The U.S. Environmental Protection Agency (EPA) has approved California’s ambitious plan to end the sale of gasoline-only vehicles by 2035. This landmark decision, made during the final weeks of the Biden administration, lays the groundwork for a potential battle over the direction of vehicle regulations in the U.S., as it faces opposition from incoming leaders.
Under the newly approved plan, California will require that by 2035, at least 80% of all new vehicles sold in the state be electric, with up to 20% being plug-in hybrid electric vehicles (PHEVs). These regulations, first announced in 2020, have already been adopted by 11 other states, including major markets such as New York, Massachusetts, and Oregon.
Governor Gavin Newsom hailed the decision, saying, “Clean cars are here to stay.” He also stressed that California would continue driving innovation in the automotive market despite criticism. Newsom specifically criticized President-elect Donald Trump’s stance, which is expected to include attempts to rescind California’s ability to impose stricter vehicle emissions standards.
In addition, the approval includes a waiver under the Clean Air Act that allows California to enforce its rules on reducing nitrogen oxide (NOx) emissions in heavy-duty vehicles and engines, both on- and off-road. While California has secured this key regulatory milestone, six additional waivers are still pending, potentially adding further complexity to the regulatory landscape.
The regulations will begin ramping up in the 2026 model year, with a target of 35% of vehicles sold to be zero-emission models. That number is expected to soar to 68% by 2030, aligning with California’s goals for reducing greenhouse gas emissions and smog-forming pollutants.
Automaker reactions and concerns
On the other hand, this move has sparked concerns from major automakers and industry trade groups. The Alliance for Automotive Innovation, representing large automakers like General Motors (GM), Volkswagen, and Toyota, has expressed strong opposition. The group warned that California’s vehicle rules could lead to economic downturns, higher costs, and fewer consumer options. They argue that the mandates will limit vehicle production, particularly in the 12 states adopting California’s regulations.

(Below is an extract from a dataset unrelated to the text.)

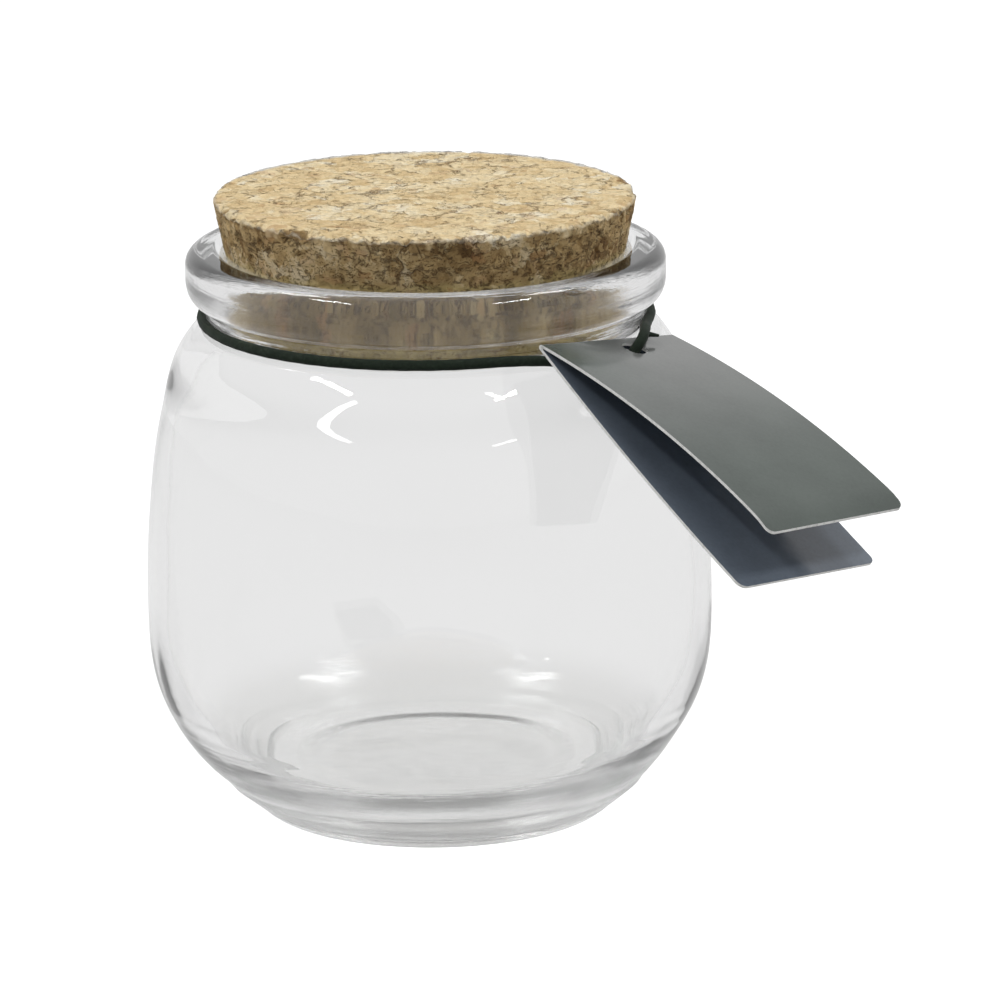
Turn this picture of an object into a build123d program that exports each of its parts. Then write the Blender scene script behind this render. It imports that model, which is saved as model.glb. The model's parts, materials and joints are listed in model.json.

The Alliance points out that most of the states following California’s rules are not yet prepared for the stringent requirements, which they say could be impossible to meet given the current market dynamics. Achieving the sales mandates under current market realities will take a miracle,” the group claimed, adding that the regulatory framework should be balanced, with some states potentially exiting the program.
As California continues to implement its plan, it faces legal challenges and political opposition. The Supreme Court recently agreed to hear a challenge from fuel producers regarding the waiver granted to California in 2022 for its vehicle emissions standards. This lawsuit and the looming uncertainty of a potential change in federal leadership create a volatile regulatory environment for California and the automakers working to comply with its rules.
Additionally, with the possibility of Trump’s administration rolling back federal EV incentives, such as the $7,500 EV tax credit, Governor Newsom has already indicated that California would step in with an alternative solution through its Clean Vehicle Rebate Program, ensuring continued support for electric vehicle adoption in the state.